The first Grey Cup game I watched was the 1972 championship. The Saskatchewan Roughriders lead by Ron Lancaster and George Reed played the home town Hamilton Tiger Cats lead by Chuck Ealey and Tony Gabriel.
The Roughriders of that era were similar to the Calgary Stampeders of our day. Every regular the season the Riders (and now Stampeders) were a dominant team that fell short when the playoffs came. That year of 1972 was no exception. Hamilton pulled ahead ten to zero, thanks in part to a touchdown catch by Dave Fleming.  Replays show that Fleming was out of bounds during the play, but the refs missed it. The Roughriders battled back to tie the game 10-10. 
No Grey Cup game has ever gone into overtime, but this one was close. With the score tied 10-10 and under two minutes to play, Hamilton got the ball at their own ten yard line. Chuck Ealey threw three pass completions to Tony Gabriel which took the Tiger Cats down to the Riders 31 yard line. On the last play of regulation time, Tiger Cats nineteen year old kicker Ian Sunter kicked the winning field goal. 

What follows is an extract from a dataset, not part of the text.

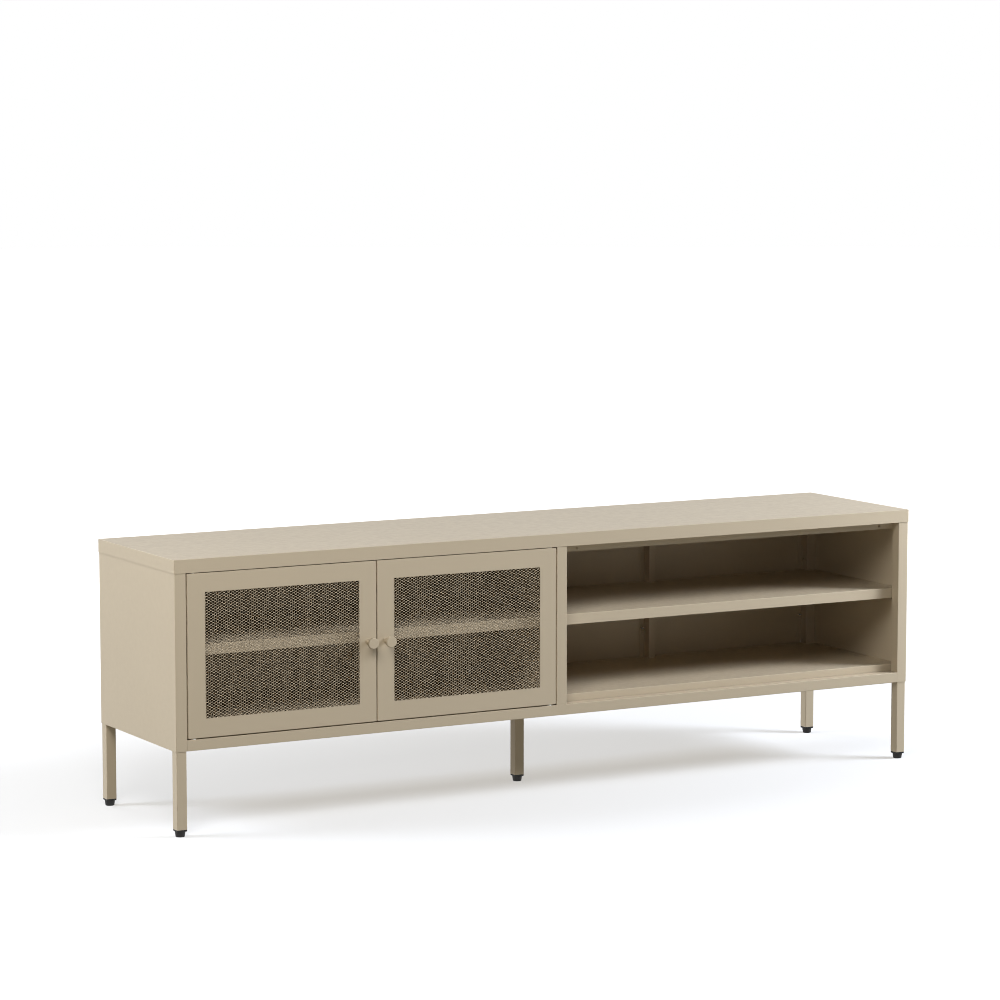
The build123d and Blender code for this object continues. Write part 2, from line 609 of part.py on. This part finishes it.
def hinge_bushes(name):
    """Two plastic bushes in a door's lower and upper edges, with flanges that keep its gaps."""
    x = PIVOT_X[name]
    lower_flange = DOOR_BOTTOM - RAIL_TOP - 0.1
    upper_flange = PIVOT_FLANGE_BOTTOM - DOOR_TOP - 0.1
    lower = rod(x, PIVOT_DEPTH, DOOR_BOTTOM, BUSH_RADIUS, BUSH_LENGTH, "z")
    lower += rod(x, PIVOT_DEPTH, DOOR_BOTTOM, BUSH_FLANGE_RADIUS, lower_flange, "-z")
    upper = rod(x, PIVOT_DEPTH, DOOR_TOP, BUSH_RADIUS, BUSH_LENGTH, "-z")
    upper += rod(x, PIVOT_DEPTH, DOOR_TOP, BUSH_FLANGE_RADIUS, upper_flange, "z")
    bore = rod(x, PIVOT_DEPTH, RAIL_TOP, PIVOT_PIN_RADIUS + RUNNING_CLEARANCE, 310, "z")
    return solids([lower - bore, upper - bore])


def hinge_pins():
    """Headed pins held in the rails: one below and one above each door."""
    pins = []
    for x in PIVOT_X.values():
        below = RAIL_TOP - SHEET
        above = PIVOT_FLANGE_BOTTOM + SHEET
        for z, head_way, pin_way in ((below, "-z", "z"), (above, "z", "-z")):
            head = rod(x, PIVOT_DEPTH, z, PIVOT_HEAD_RADIUS, 1.5, head_way)
            pins.append(head + rod(x, PIVOT_DEPTH, z, PIVOT_PIN_RADIUS, PIVOT_PIN_LENGTH, pin_way))
    return solids(pins)


def knob(name):
    """A turned knob: a slim stem that flares into a round head."""
    flare_start = KNOB_REACH - KNOB_HEAD - KNOB_FLARE
    body = Cylinder(KNOB_STEM_RADIUS, flare_start, align=UPRIGHT)
    body += Pos(0, 0, flare_start) * Cone(KNOB_STEM_RADIUS, KNOB_RADIUS - 0.4, KNOB_FLARE, align=UPRIGHT)
    head = Pos(0, 0, KNOB_REACH - KNOB_HEAD) * Cylinder(KNOB_RADIUS, KNOB_HEAD, align=UPRIGHT)
    rims = head.edges().filter_by(GeomType.CIRCLE).sort_by(Axis.Z)
    head = fillet(rims[-1], 1.5)
    body = Pos(KNOB_X[name], Y_FRONT + FRONT, DOOR_MIDDLE_Z) * Rot(90, 0, 0) * (body + head)
    return body - rod(KNOB_X[name], FRONT + 1, DOOR_MIDDLE_Z, M4.shank_radius, 13, "-y")


def knob_screw(name):
    return screw(KNOB_X[name], FRONT + SHEET, DOOR_MIDDLE_Z, M4, 11, "-y")


def door_magnets():
    """Two round magnets on the stop flange, one behind the free corner of each door."""
    stop = COLUMN_BACK - SHEET
    back = FRONT + DOOR_THICKNESS
    middle = (DOOR_X["left"][1] + DOOR_X["right"][0]) / 2
    return solids([rod(middle + x, back + 0.2, DOOR_TOP - 5, 4, stop - back - 0.2, "y") for x in (-22, 22)])


# ---------------------------------------------------------------- the assembly


def assembly():
    nodes = {"top_panel": top_panel(), "centre_divider": centre_divider()}
    for name, side in SIDES.items():
        nodes[f"top_stiffener_{name}"] = top_stiffener(side)
        nodes[f"{name}_side_panel"] = side_panel(side)
        nodes[f"top_front_rail_{name}"] = top_front_rail(side)
        nodes[f"top_rear_rail_{name}"] = top_rear_rail(side)
        nodes[f"rear_post_{name}"] = rear_post(REAR_POST_X[name])
        nodes[f"floor_tray_{name}"] = deck(name, TRAY_TOP, RAIL_TOP)
        nodes[f"shelf_{name}"] = deck(name, SHELF_TOP, SHELF_TOP - LIP)
        nodes[f"door_frame_{name}"] = door_frame(name)
        nodes[f"door_mesh_{name}"] = mesh_panel(name)
        nodes[f"hinge_bushes_{name}"] = hinge_bushes(name)
        nodes[f"door_knob_{name}"] = knob(name)
        nodes[f"knob_screw_{name}"] = knob_screw(name)
    for number, (x0, x1) in enumerate(back_spans(), 1):
        nodes[f"back_panel_{number}"] = back_panel(x0, x1)
    for name, (x, d) in {**LEGS, "centre": CENTRE}.items():
        nodes[f"leg_{name}"] = centre_leg() if name == "centre" else corner_leg(x, d)
        nodes[f"foot_insert_{name}"] = foot_insert(x, d)
        nodes[f"glide_{name}"] = levelling_glide(x, d)
    nodes["bottom_front_rail"] = bottom_rail(front=True)
    nodes["bottom_rear_rail"] = bottom_rail(front=False)
    nodes["centre_cross_rail"] = centre_cross_rail()
    nodes["shelf_pegs"] = shelf_pegs()
    nodes["hinge_pins"] = hinge_pins()
    nodes["door_magnets"] = door_magnets()
    nodes["top_weld_nuts"] = top_weld_nuts()
    nodes["top_screws"] = top_screws()
    nodes["rail_screws"] = rail_screws()
    nodes["leg_screws"] = leg_screws()
    nodes["centre_leg_screws"] = centre_leg_screws()
    nodes["back_panel_screws"] = back_panel_screws()
    return nodes


for node, shape in assembly().items():
    export_step(shape, f"parts/{node}.step")
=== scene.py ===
"""Looks of the TV stand: powder-coated steel, expanded-metal doors, plastic feet, and the studio."""

import json
import math

import bmesh
import bpy
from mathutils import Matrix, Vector

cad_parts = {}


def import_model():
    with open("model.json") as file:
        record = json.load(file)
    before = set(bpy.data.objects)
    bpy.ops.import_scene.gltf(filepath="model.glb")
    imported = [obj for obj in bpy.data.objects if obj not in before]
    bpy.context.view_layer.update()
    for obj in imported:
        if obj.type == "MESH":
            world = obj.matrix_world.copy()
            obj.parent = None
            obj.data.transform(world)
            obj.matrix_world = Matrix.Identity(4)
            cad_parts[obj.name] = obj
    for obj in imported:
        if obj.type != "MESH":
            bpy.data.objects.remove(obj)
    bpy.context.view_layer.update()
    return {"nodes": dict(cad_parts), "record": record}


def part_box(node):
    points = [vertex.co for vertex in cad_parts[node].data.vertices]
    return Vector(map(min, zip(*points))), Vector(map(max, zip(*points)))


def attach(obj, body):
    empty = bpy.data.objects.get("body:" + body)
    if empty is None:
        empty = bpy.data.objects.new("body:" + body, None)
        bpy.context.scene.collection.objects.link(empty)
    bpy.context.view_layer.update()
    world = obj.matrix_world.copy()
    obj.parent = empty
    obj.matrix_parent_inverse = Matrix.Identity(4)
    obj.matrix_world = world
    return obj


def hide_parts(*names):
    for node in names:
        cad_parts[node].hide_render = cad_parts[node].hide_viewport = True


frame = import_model()
nodes = frame["nodes"]
MM = 0.001


# ---------------------------------------------------------------- materials

NOISE_LOW, NOISE_HIGH = 0.3, 0.7  # most of a noise texture's values lie between these
COLOUR_A, COLOUR_B, COLOUR_RESULT = 6, 7, 2  # where a Mix node has its colour sockets
SCATTER = (0.002, 0.0016, 0.0012)  # red light goes further under the surface of plastic than blue


def set_inputs(node, **values):
    """Sets plain values on a node's sockets. An underscore stands for a space in a socket's name."""
    for name, value in values.items():
        node.inputs[name.replace("_", " ")].default_value = value


class Nodes:
    """A material's node tree, with short calls to add nodes and join them."""

    def __init__(self, name):
        self.material = bpy.data.materials.new(name)
        self.material.use_nodes = True
        self.tree = self.material.node_tree
        self.shader = self.tree.nodes["Principled BSDF"]
        self.coordinates = self.add("ShaderNodeTexCoord").outputs["Object"]

    def add(self, kind, **settings):
        node = self.tree.nodes.new(kind)
        for key, value in settings.items():
            setattr(node, key, value)
        return node

    def join(self, output, socket):
        self.tree.links.new(output, socket)

    def noise(self, scale, detail=2.0, roughness=0.5, stretch=None):
        """A noise texture; stretch scales the coordinates along X, Y and Z."""
        node = self.add("ShaderNodeTexNoise")
        set_inputs(node, Scale=scale, Detail=detail, Roughness=roughness)
        source = self.coordinates
        if stretch:
            mapping = self.add("ShaderNodeMapping")
            set_inputs(mapping, Scale=stretch)
            self.join(source, mapping.inputs["Vector"])
            source = mapping.outputs["Vector"]
        self.join(source, node.inputs["Vector"])
        return node.outputs["Fac"]

    def ramp(self, source, low, high):
        """Maps a noise onto low to high."""
        return self.map_range(source, NOISE_LOW, NOISE_HIGH, low, high)

    def map_range(self, source, from_low, from_high, low, high):
        node = self.add("ShaderNodeMapRange")
        set_inputs(node, From_Min=from_low, From_Max=from_high, To_Min=low, To_Max=high)
        self.join(source, node.inputs["Value"])
        return node.outputs["Result"]

    def blend(self, factor, first, second):
        """A colour between two colours or colour outputs, by a number or another output."""
        node = self.add("ShaderNodeMix", data_type="RGBA")
        if isinstance(factor, float):
            set_inputs(node, Factor=factor)
        else:
            self.join(factor, node.inputs["Factor"])
        for socket, colour in ((COLOUR_A, first), (COLOUR_B, second)):
            if isinstance(colour, tuple):
                node.inputs[socket].default_value = (*colour, 1.0)
            else:
                self.join(colour, node.inputs[socket])
        return node.outputs[COLOUR_RESULT]

    def bump(self, height, strength, distance, below=None):
        """A bumped normal, on top of the one below; the distance is in metres."""
        node = self.add("ShaderNodeBump")
        set_inputs(node, Strength=strength, Distance=distance)
        self.join(height, node.inputs["Height"])
        if below:
            self.join(below, node.inputs["Normal"])
        return node.outputs["Normal"]


def powder_coat(name, pale, deep, rough):
    """Baked powder paint: a fine grain, a faint orange peel and very slight clouding of the colour."""
    m = Nodes(name)
    set_inputs(m.shader, Specular_IOR_Level=0.62)
    clouds = m.ramp(m.noise(3.2, 3.0), 0.0, 1.0)
    grain = m.noise(1500.0, 2.0, 0.6)
    specks = m.ramp(m.noise(2600.0, 1.0), 0.0, 1.0)
    colour = m.blend(clouds, pale, deep)
    shade = m.blend(specks, tuple(c * 0.97 for c in pale), tuple(c * 1.03 for c in pale))
    m.join(m.blend(0.35, colour, shade), m.shader.inputs["Base Color"])
    m.join(m.ramp(m.noise(90.0, 3.0), rough - 0.05, rough + 0.05), m.shader.inputs["Roughness"])
    peel = m.bump(m.noise(260.0, 1.0), 0.12, 0.0002)
    m.join(m.bump(grain, 0.22, 0.00012, peel), m.shader.inputs["Normal"])
    return m.material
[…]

Hamilton and Saskatchewan are unique cities in the CFL. All the other CFL cities have had NHL teams. Neither of these cities is large enough to support a major sporting franchise; their numbers barely support a CFL franchise.  The Tiger Cats are like perennial under dogs playing in the shadows of big city Toronto. They are traditionally seen as the working class team compared to their provincial cousins. The Regina based team is supported by an entire province of around one million people. If you have ever lived in Saskatchewan it seems like they paint your brain green – because once a person joins Rider nation they are fervent in that support no matter where they live.
The Riders and Tiger Cats have traditionally struggled financially. In the mid to late 1980’s the Roughriders were the weakest financial link in a league struggling to survive. It is amazing that a team that appeared so close to bankruptcy 20 years ago now generates more revenue for the CFL than any other team. The Tiger Cats were also near bankruptcy when Hamilton billionaire Bob Young bought the team. The Tiger Cats probably still lose a million dollars a year, but their billionaire owner is still building for the future. The immediate future will include a brand new Tim Horton’s football stadium set to open in down town Hamilton in 2014. 
The last time the Riders and Tiger Cats met in the Grey Cup was in 1989. I still remember that as one of the most entertaining Grey Cup games ever. (I don’t remember every game – but a few stick out).  With the game tied and less than a minute to go, Saskatchewan quarterback Kent Austin led the Riders 48 yards with three pass completions. With nine seconds left Dave Ridgeway kicked the field goal to give Saskatchewan its first Grey Cup in 23 years. 
The 2013 Grey Cup will be considered a classic only to Rider-Nation. The Roughriders 45-23 win over Hamilton makes the game sound closer than it was. However, the Saskatchewan Roughriders won the team’s fourth Grey Cup, but the first one ever won on home field. Rider fans, who are more numerous now than they were a week ago, don’t care about their rivalry with the Tiger Cats – all they care about is they are the 2013 Grey Cup champions. 
Now the rest of the CFL can be green with envy.